Need for a robust legal order
Governments should not rush in where brave hearts fear. Grave and serious threats abound on the digital highway, from hacking attacks exposing millions through data breaches and phishing and virus attacks, which despite large-spread awareness programs continue their successful streak. Effective preventive, protective and punitive measures would have to be in place before the digitally illiterate are nudged towards the cashless precipice.
The regulatory framework in India, apart from the Banking Regulation Act, 1949, encompasses the Payment And Settlement Systems Act, 2007 and several RBI regulations and circulars, including the “Pre-paid Payment Instruments in India (Reserve Bank) Directions, 2009” and the Master Circular in 2014, as well as various staccato circulars for online payment gateways. These regulations apply equally to private companies’ digital wallets, like Paytm, and to credit and debit cards issued by banks.
The RBI regulations shift the onus of consumer protection on the service provider, through vague and impossible provisions like the publication of the contracts in English, Hindi and “local language”, which are clearly impossible to implement. Customer protection does not take into account the extent of data collected through the “apps”, through which, digital wallet services are provided.
Paytm, for instance, is also partly owned by China-based Alibaba. As with Whatsapp sharing data with its parent company Facebook, it may be reasonably assumed that each Paytm user’s personal information, including their demographic, is being shared with its Chinese partner. Existing data protection under Section 43A and Section 72A of the Information Technology Act, 2000 and the rules framed thereunder are easily skirted consents obtained in the user agreements governing the ‘apps’. Weak data protection laws stand further diluted with the Supreme Court postponing definitive decision on Indians’ right to privacy, as a fundamental right in Justice Puttaswamy vs UOI.
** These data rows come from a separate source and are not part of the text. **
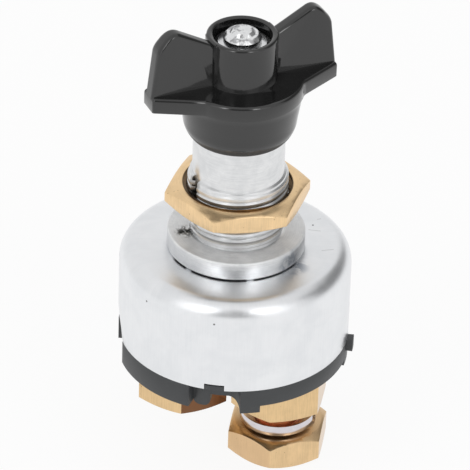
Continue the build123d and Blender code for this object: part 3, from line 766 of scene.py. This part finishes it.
# The core colour paints shade inside the nut's bore.
nut_brass = brass_finish("nut_brass", (0.0, 0.0), nut_low, nut_high, nut_yellow, nut_downward_grey,
                         core=nut_bore_rim)
nut = surface_copy("panel_nut", "neck_nut")
for corner in nut.data.vertices:
    if radius_of(corner) < nut_bore_root:
        set_radius(corner, nut_bore_root)
edges_broken(nut, nut_edge)
stands_for(nut, "panel_nut", "nut", nut_brass)
nut_thread = cut_thread("nut_thread", nut_brass, nut_low + 0.0001, nut_high - 0.0001,
                        nut_bore_root, -nut_ridge)
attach(nut_thread, "nut")


# Spindle and its washer
# A plated steel rod through the neck. Its end is peened over a plain washer in the knob's
# recess, which leaves the head round with a few flats from the tool.

rivet_dome = 0.0006
rivet_rounding = 0.0006
dent_scale = 380.0
washer_edge = 0.0001


def clouded_finish(name, metallic, first, second, scale, smoothest, rougher=0.2,
                   relief=(0.2, 0.00005), centre=(0.0, 0.0)):
    """A finish with slight clouding in its colour, roughness and relief."""
    made, tree, shader = finish_start(name, metallic)
    clouds = noise(tree, object_point(tree, centre), scale, 3.0, 0.6)
    colour = blend(tree, clouds, first, second)
    dress(tree, shader, colour, weighted(tree, smoothest, (clouds, rougher)), clouds, *relief)
    return made


peened_zinc, tree, shader = finish_start("peened_zinc", 1.0)
point = object_point(tree)
dents = tree.nodes.new("ShaderNodeTexVoronoi")
dents.feature = "SMOOTH_F1"
dents.inputs["Scale"].default_value = dent_scale
tree.links.new(point, dents.inputs["Vector"])
clouds = noise(tree, point, 700.0, 3.0, 0.6)
colour = blend(tree, clouds, (0.70, 0.71, 0.72, 1), (0.88, 0.885, 0.89, 1))
# Dark patches on the peened head are painted reflections of its facets.
rivet_dark_reflections = ramp_between(tree, noise(tree, point, 420.0, 2.0, 0.5), 0.40, 0.47, 0.65, 0.0)
colour = blend(tree, rivet_dark_reflections, colour, (0.22, 0.22, 0.23, 1))
rough = weighted(tree, 0.12, (clouds, 0.16))
relief = weighted(tree, dents.outputs["Distance"], (clouds, 0.15))
dress(tree, shader, colour, rough, relief, 0.8, 0.0008)

rod = surface_copy("spindle", "spindle_rod")
rivet_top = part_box("spindle")[1].z
for corner in rod.data.vertices:
    if corner.co.z > rivet_top - 0.0001:
        corner.co.z += rivet_dome
edges_broken(rod, rivet_rounding, 4, smooth_angle=60.0)
stands_for(rod, "spindle", "knob", peened_zinc)

small_zinc = clouded_finish("small_zinc", 1.0, (0.66, 0.67, 0.69, 1), (0.84, 0.845, 0.85, 1),
                            900.0, 0.15, relief=(0.3, 0.00004))
recess_washer = edges_broken(surface_copy("knob_washer", "recess_washer"), washer_edge)
stands_for(recess_washer, "knob_washer", "knob", small_zinc)


# Wing knob
# One black moulding of hard plastic with a half-gloss skin: cup over the neck, collar, hub ring
# and two wings, pressed on the spindle's square. A gate mark is left on one tip.

knob_refraction = 1.66
knob_edge = 0.00015
knob_black_low = (0.006, 0.006, 0.006, 1)
knob_black_high = (0.010, 0.010, 0.010, 1)
gate_place = (-0.0207, -0.0074, 0.0365)
gate_size = 0.0006
gate_black = (0.002, 0.002, 0.002, 1)

wing_azimuth = math.radians(24.5)
wing_foot = 0.0386
wing_rise = 0.0142
wing_start = 0.0070
wing_half_thick = 0.0022
wing_end_start = 0.0140
wing_end_length = 0.0060
wing_rings = (-0.0195, -0.0175, -0.0155, 0.0155, 0.0175, 0.0195)
wing_thicker = 0.45
wing_end_wider = 0.5
wing_foot_out = 0.00095
wing_lean = 0.0022

knob_black, tree, shader = finish_start("moulded_black", 0.0)
shader.inputs["IOR"].default_value = knob_refraction
point = object_point(tree)
azimuth, reach, height = around_axis(tree, point)
skin = noise(tree, point, 900.0, 3.0, 0.55)
handling = noise(tree, point, 140.0, 3.0, 0.6, 0.5)
colour = blend(tree, handling, knob_black_low, knob_black_high)
colour = blend(tree, spot(tree, point, gate_place, gate_size), colour, gate_black)
knob_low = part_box("wing_knob")[0].z
rough_foot = ramp_between(tree, height, knob_low + 0.0010, knob_low + 0.0024, 0.5, 0.0)
rough = weighted(tree, 0.05, (handling, 0.08), (rough_foot, 1.0))
dress(tree, shader, colour, rough, skin, 0.1, 0.00005)

# The wings thicken towards their tops and ends, stand out at their foot and lean in above.
wing_along = Vector((math.cos(wing_azimuth), math.sin(wing_azimuth), 0.0))
wing_across = Vector((-math.sin(wing_azimuth), math.cos(wing_azimuth), 0.0))
knob = surface_copy("wing_knob", "knob_moulding")
shape = bmesh.new()
shape.from_mesh(knob.data)
for distance in wing_rings:
    cut_across(shape, wing_along * distance, wing_along)
for corner in shape.verts:
    out, aside = corner.co.dot(wing_along), corner.co.dot(wing_across)
    if corner.co.z < wing_foot + 0.0001 or abs(out) < wing_start or abs(aside) > wing_half_thick:
        continue
    risen = (corner.co.z - wing_foot) / wing_rise
    outermost = min(max((abs(out) - wing_end_start) / wing_end_length, 0.0), 1.0)
    outermost = outermost * outermost * (3 - 2 * outermost)
    wider = aside * (wing_thicker * risen + wing_end_wider * outermost * (1 - 0.5 * risen))
    further = math.copysign(1.0, out) * (wing_foot_out - wing_lean * risen) * outermost
    corner.co += wing_across * wider + wing_along * further
shape.to_mesh(knob.data)
shape.free()
edges_broken(knob, knob_edge, 2, edge_angle=35.0, smooth_angle=40.0)
stands_for(knob, "wing_knob", "knob", knob_black)


# Works inside
# Closed in the can: moulded cam rotor and contact carrier, spring steel clips and springs, the
# copper bridge with its silver tips, and the silver faces on the terminals.

natural_plastic = clouded_finish("natural_plastic", 0.0, (0.58, 0.54, 0.44, 1),
                                 (0.66, 0.62, 0.52, 1), 500.0, 0.4)
spring_steel = clouded_finish("spring_steel", 1.0, (0.42, 0.43, 0.45, 1),
                              (0.58, 0.59, 0.61, 1), 900.0, 0.25)
bare_copper = clouded_finish("bare_copper", 1.0, (0.72, 0.38, 0.24, 1),
                             (0.85, 0.50, 0.34, 1), 600.0, 0.22)
contact_silver = clouded_finish("contact_silver", 1.0, (0.80, 0.79, 0.76, 1),
                                (0.92, 0.91, 0.88, 1), 900.0, 0.15)
seal_rubber = clouded_finish("seal_rubber", 0.0, (0.02, 0.02, 0.02, 1),
                             (0.035, 0.035, 0.035, 1), 1200.0, 0.5)
for inner_finish, inner_nodes in (
    (natural_plastic, ("cam_rotor", "contact_carrier")),
    (spring_steel, ("rotor_clip", "pressure_spring", "carrier_clip", "return_spring")),
    (bare_copper, ("contact_bridge",)),
    (contact_silver, ("bridge_contacts", "fixed_contacts")),
    (seal_rubber, ("spindle_seal",)),
    (small_zinc, ("thrust_washer",)),
):
    for inner_name in inner_nodes:
        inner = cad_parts[inner_name]
        inner.data.materials.clear()
        inner.data.materials.append(inner_finish)


# Base insulator
# A matt black moulding pressed up into the can, with a rim under the can's edge, gaps in the
# rim, a key in the can's notch and a lug at the front.

base_edge = 0.00028
base_black_low = (0.030, 0.032, 0.034, 1)
base_black_high = (0.052, 0.055, 0.058, 1)

base_black, tree, shader = finish_start("moulded_base", 0.0)
point = object_point(tree)
skin = noise(tree, point, 1600.0, 3.0, 0.6)
handling = noise(tree, point, 160.0, 3.0, 0.6)
colour = blend(tree, handling, base_black_low, base_black_high)
dress(tree, shader, colour, weighted(tree, 0.38, (handling, 0.2)), skin, 0.3, 0.00006)

base = edges_broken(surface_copy("base_insulator", "base_moulding"), base_edge)
stands_for(base, "base_insulator", "switch_body", base_black)


# Terminals, bolt and washer
# Brass hexagon bar with a tapped hole from below, headed over inside the base. The right one
# holds a brass bolt with a bright split washer, for the cable's lug.

bolt_axis = (0.010632, -0.001211)
terminal_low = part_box("left_terminal")[0].z
terminal_high = -0.0275
terminal_edge = 0.00012
terminal_yellow = (0.80, 0.57, 0.31)
tapping_low = terminal_low + 0.0007
tapping_high = terminal_low + 0.0135
tapping_radius = 0.0050
tapping_ridge = 0.0008

head_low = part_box("terminal_bolt")[0].z
head_high = -0.0499
shank_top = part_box("terminal_bolt")[1].z
shank_root = 0.00412
shank_crest = 0.00488
shank_radius = 0.0050
bolt_edge = 0.00015
bolt_yellow = (0.80, 0.57, 0.32)
bolt_core = 0.0052
bolt_core_red = (1.0, 0.42, 0.25, 1)
split_washer_edge = 0.00012

# Painted reflections and shade, laid on whole faces by their direction: a brown reflection on the left
# terminal's front-right flat, pale reflections on flats that face right, painted shade on the bolt head's
# top and a golden reflection on its front-left flat.
brown_painted_reflection = (0.21, 0.10, 0.048, 1)
pale_painted_reflection = (0.86, 0.77, 0.72, 1)
terminal_painted_reflections = {
    "left": ((flat_towards(-60), 1.0, brown_painted_reflection),),
    "right": ((flat_towards(0), 0.5, pale_painted_reflection),),
}
bolt_painted_shade_and_reflections = (
    ((0, 0, 1), 0.25, (0.46, 0.27, 0.15, 1)),
    (flat_towards(-8), 0.5, pale_painted_reflection),
    (flat_towards(-128), 0.5, (0.68, 0.45, 0.26, 1)),
)

for side, axis in (("left", (-bolt_axis[0], -bolt_axis[1])), ("right", bolt_axis)):
    hex_brass = brass_finish(side + "_terminal_brass", axis, terminal_low, terminal_high,
                             terminal_yellow, terminal_painted_reflections[side])
    terminal = edges_broken(surface_copy(side + "_terminal", side + "_hexagon"), terminal_edge)
    stands_for(terminal, side + "_terminal", "switch_body", hex_brass)
    if side == "left":
        tapped = cut_thread("left_tapping", hex_brass, tapping_low, tapping_high,
                            tapping_radius, -tapping_ridge, at=axis)
        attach(tapped, "switch_body")

bolt_brass = brass_finish("bolt_brass", bolt_axis, head_low, head_high, bolt_yellow, bolt_painted_shade_and_reflections,
                          bolt_core, bolt_core_red)
bolt = surface_copy("terminal_bolt", "lug_bolt")
for corner in bolt.data.vertices:
    on_shank = shank_root < radius_of(corner, bolt_axis) < shank_radius
    if on_shank and corner.co.z > head_high + 0.0003:
        set_radius(corner, shank_root, bolt_axis)
edges_broken(bolt, bolt_edge)
stands_for(bolt, "terminal_bolt", "bolt", bolt_brass)
bolt_thread = cut_thread("bolt_thread", bolt_brass, head_high + 0.0006, shank_top - 0.0006,
                         shank_root, shank_crest - shank_root, at=bolt_axis)
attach(bolt_thread, "bolt")

washer_bright = clouded_finish("bright_split_washer", 1.0, (0.60, 0.57, 0.60, 1),
                               (0.76, 0.73, 0.76, 1), 800.0, 0.08, 0.12, (0.2, 0.00003), bolt_axis)
split_washer = edges_broken(surface_copy("lock_washer", "split_washer"), split_washer_edge)
stands_for(split_washer, "lock_washer", "bolt", washer_bright)
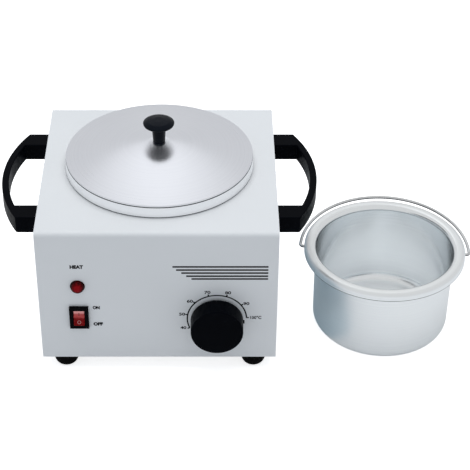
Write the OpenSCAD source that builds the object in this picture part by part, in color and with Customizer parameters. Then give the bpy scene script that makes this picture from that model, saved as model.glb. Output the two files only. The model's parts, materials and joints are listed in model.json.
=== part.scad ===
// Wax heater: a sheet metal housing with a heated well and a lid, and the bucket that goes in the well.
// Millimetres, +Z up, -Y is the front. The floor is Z = 0, and the origin is under the middle of the set.

/* [Housing] */
// Width of the housing, side to side
housing_w = 185; // [166:1:210]
// Depth of the housing, front to back
housing_d = 180; // [162:1:210]
// Height of the housing without its feet
housing_h = 121; // [109:1:145]
// Thickness of the housing's sheet
sheet_t = 1.2; // [0.8:0.1:1.6]
// Outside radius of the folds along the top
fold_r = 3.5; // [2.5:0.1:5]
// Width of the flanges turned in along the bottom
flange_w = 10; // [8:0.5:12]
// Gap between sheets at a seam
seam = 0.15; // [0.1:0.05:0.3]

/* [Feet] */
// Height of a foot
foot_h = 13; // [11:0.5:20]
// Radius of a foot at its top
foot_r = 10.3; // [8.5:0.1:12]
// Radius of the flat that a foot stands on
foot_tip_r = 6.2; // [5.2:0.1:7]
// Distance of a foot's centre from the housing's side
foot_side = 17.5; // [17:0.5:24]
// Distance of a foot's centre from the housing's front or back
foot_end = 12.5; // [12:0.5:20]

/* [Handles] */
// Length of a handle along the housing
handle_len = 120; // [100:1:140]
// Height of a handle's section
handle_h = 14.3; // [12:0.1:20]
// Depth of a handle's top below the top of the housing
handle_drop = 6.8; // [4:0.1:20]
// Distance of a handle's middle behind the middle of the housing
handle_back = 0.5; // [-6:0.5:6]
// Width of a handle's arms
handle_arm = 17.3; // [14:0.1:22]
// Reach of a handle's middle from the housing
handle_reach = 33; // [30:0.5:40]
// Reach of a handle's outer corners from the housing
handle_corner = 17; // [15:0.5:22]
// Thickness of a handle's bar
handle_bar = 5.6; // [4.5:0.1:8]

/* [Well] */
// Distance of the well's axis behind the middle of the housing
well_back = 4.9; // [3:0.1:8]
// Inner radius of the well
well_r = 57; // [56:0.1:58]
// Depth of the well below the top of its flange
well_depth = 68; // [67:0.5:72]
// Wall of the well
well_wall = 1.2; // [0.8:0.1:1.5]
// Thickness of the well's floor
well_floor = 2; // [1.5:0.1:3]
// Radius of the well's flange
well_flange_r = 71.5; // [70.8:0.1:72]
// Radius on which the flange's screws stand
well_screw_r = 67; // [66:0.1:67]

/* [Heater] */
// Thickness of the heater band
band_t = 2.5; // [2:0.1:3]
// Height of the heater band
band_h = 34; // [25:1:38]
// Thickness of the insulation
wool_t = 6; // [4:0.5:7]
// Distance of the heat shield's underside below the well
shield_drop = 17; // [14:0.5:18]
// Width of the heat shield's rim outside the insulation
shield_rim = 1; // [0.5:0.5:2]

/* [Controls] */
// Distance of the lamp's and the switch's centres from the housing's left side
controls_in = 30.8; // [28:0.1:40]
// Height of the lamp above the bottom of the housing
lamp_up = 71.3; // [60:0.1:90]
// Radius of the lamp's dome
lamp_r = 5.75; // [5.2:0.05:7]
// Height of the lamp's dome
lamp_dome = 5.5; // [3:0.1:5.7]
// Height of the switch above the bottom of the housing
switch_up = 41.4; // [32:0.1:44]
// Width of the switch's bezel
bezel_w = 15; // [14.6:0.1:17]
// Height of the switch's bezel
bezel_h = 21; // [20.6:0.1:23]
// Thickness of the switch's bezel
bezel_t = 2.5; // [2:0.1:3]
// Width of the rocker
rocker_w = 8.4; // [8:0.1:9.4]
// Radius of the rocker's ends about its pivot
rocker_r = 6.9; // [6.6:0.1:7.7]
// Depth of the rocker's pressed face behind the front of the bezel
rocker_sink = 0.6; // [0.4:0.1:1.2]
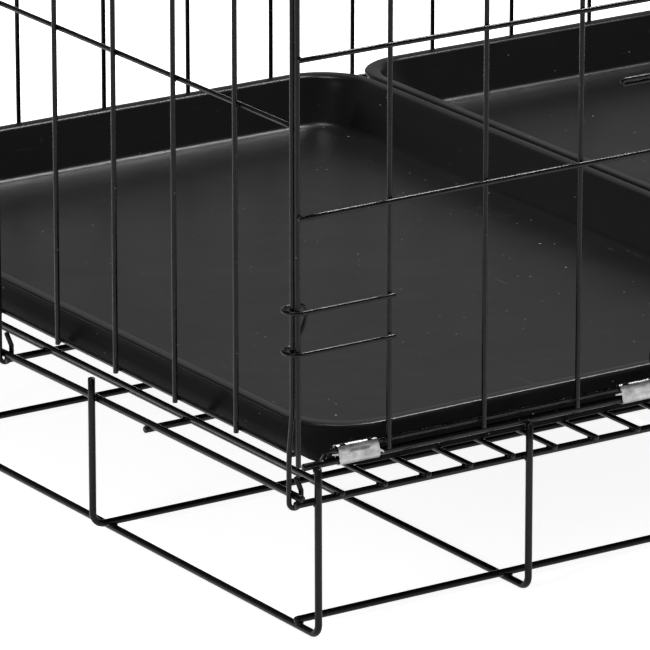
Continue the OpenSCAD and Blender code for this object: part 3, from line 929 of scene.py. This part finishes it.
def stage_floor():
    """A white floor that glows a little, like a light table, so that shadows under the crate stay faint."""
    bpy.ops.mesh.primitive_plane_add(size=60, location=(0, 0, 0))
    floor = bpy.context.object
    floor.name = "stage_floor"
    material = bpy.data.materials.new("pale_floor")
    material.use_nodes = True
    shader = material.node_tree.nodes["Principled BSDF"]
    shader.inputs["Base Color"].default_value = (0.9, 0.9, 0.9, 1)
    shader.inputs["Roughness"].default_value = 1.0
    shader.inputs["Specular IOR Level"].default_value = 0.0
    shader.inputs["Emission Color"].default_value = (1, 1, 1, 1)
    shader.inputs["Emission Strength"].default_value = FLOOR_GLOW
    floor.data.materials.append(material)


def area_light(name, location, target, size, power):
    data = bpy.data.lights.new(name, "AREA")
    data.shape = "RECTANGLE"
    data.size, data.size_y = size
    data.energy = power
    light = bpy.data.objects.new(name, data)
    light.location = location
    light.rotation_euler = (Vector(target) - Vector(location)).to_track_quat("-Z", "Y").to_euler()
    bpy.context.scene.collection.objects.link(light)


def world(horizon, zenith):
    """A studio that is grey low down and darker overhead."""
    made = bpy.data.worlds.new("studio")
    made.use_nodes = True
    tree = made.node_tree
    place = tree.nodes.new("ShaderNodeTexCoord")
    split = tree.nodes.new("ShaderNodeSeparateXYZ")
    ramp = tree.nodes.new("ShaderNodeValToRGB")
    tree.links.new(place.outputs["Generated"], split.inputs[0])
    tree.links.new(split.outputs["Z"], ramp.inputs["Fac"])
    for element, (height, level) in zip(ramp.color_ramp.elements, ((0.34, horizon), (0.62, zenith))):
        element.position = height
        element.color = (level, level, level, 1)
    tree.links.new(ramp.outputs["Color"], tree.nodes["Background"].inputs["Color"])
    bpy.context.scene.world = made


def camera():
    data = bpy.data.cameras.new("camera")
    data.lens = 367.0
    data.clip_end = 200
    cam = bpy.data.objects.new("camera", data)
    location = Vector((-2411.9, -3300.1, 1336.4)) * MM
    target = Vector((-427.35, -302.48, 180.01)) * MM
    cam.location = location
    cam.rotation_euler = (target - location).to_track_quat("-Z", "Y").to_euler()
    bpy.context.scene.collection.objects.link(cam)
    bpy.context.scene.camera = cam


stage_floor()
world(0.33, 0.09)
area_light("key", (1.4, 0.5, 2.9), (-0.3, -0.3, 0.1), (0.9, 0.5), 100)
area_light("overhead", (-0.6, 0.2, 3.6), (0, 0, 0), (1.2, 0.9), 60)
area_light("front_left", (-3.4, -1.2, 1.6), (-0.3, 0, 0.2), (0.4, 1.0), 12)
camera()
bpy.context.scene.view_settings.view_transform = "Standard"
Regulatory mechanisms are weak bastions guarding against aggressive cyber crimes. The Supreme Court’s notice to service providers for solutions against cyber crime further demonstrates India’s unpreparedness. Strangely for a ‘Digital India’, civil remedies against phishing, hacking, DDOS or virus attacks under the Information Technology Act, 2000 have been stymied with the Cyber Appellate Tribunal being non-functional for nearly five years now and the adjudicating officer’s role being reduced to an ad-hoc post with the secretary at the IT ministry playing this role as an additional charge. The abysmal statistics in cyber crime investigations and convictions speak volumes of the inefficacy of this last frontier of hope for cyber crimes i.e., criminal prosecutions.
The alternatives, as on date for the cash-strapped customer are therefore one-sided click-wrap agreements governing ‘apps’ through which ‘digital wallets’ are offered, the absence of data protection, lack of judicial pronouncements to reign in skewed agreements, non-functional civil mechanisms and dysfunctional criminal prosecutions.
Comfort of cash
The road to demonetisation may have been paved with good intentions but the attempt at flushing the rats out may have unforeseen consequences, as with the proverbial piper. The unquestioning acceptance of affirmative action by the government, in the hope of a clean polity, is now leading the unsuspecting populace into the quagmire of unprotected digital domains, lacking governmental guarantees. The government would, therefore, be well advised to hit pause and review protective mechanisms before encouraging innocents to follow the digital currency tune.
N.S. Nappinai is a practicing advocate in the Supreme Court and Bombay high court.